Participants at the workshop worked in three parallel sessions, namely: (1) academic and research, (2) policy and governance, and (3) Non-Governmental Organizations (NGOs), Community-Based Organizations (CBOs) and other biodiversity stakeholders, to identify the opportunities, gaps and challenges with regard to accessing biodiversity data about Ghana, as well as strategies for mobilizing prioritised biodiversity data about the country. The participants at the workshop also underscored the need for a sustainable central hub for management of biodiversity information in Ghana. Public education, capacity enhancement, and funding for biodiversity research were some of the other recommendations from the workshop.
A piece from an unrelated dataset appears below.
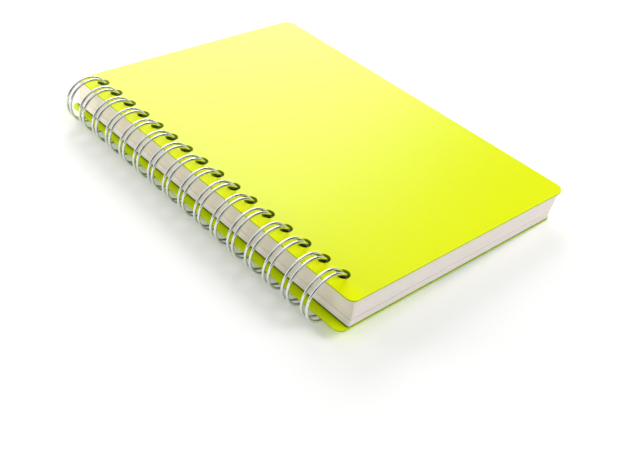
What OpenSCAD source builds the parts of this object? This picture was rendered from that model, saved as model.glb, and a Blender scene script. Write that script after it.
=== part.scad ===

The Chair of the National Biodiversity Committee, Prof. Alfred A. Oteng-Yeboah, who spoke on  the way forward, said that the workshop has brought to light data gaps and lack of public awareness about biodiversity, which he said have to be taken care of immediately.  He further stated that, with documentation of data seen as a necessary step to appreciate the status of the Ghanaian biodiversity and ecosystem services, the workshop provided the opportunity to look into this as a useful knowledge gap and the need to fill these gaps. Prof. Oteng-Yeboah suggested that the outcome of this workshop should be discussed at the highest level of decision making to ensure that the appropriate actions are taken to promote the conservation and sustainable use of biodiversity in Ghana.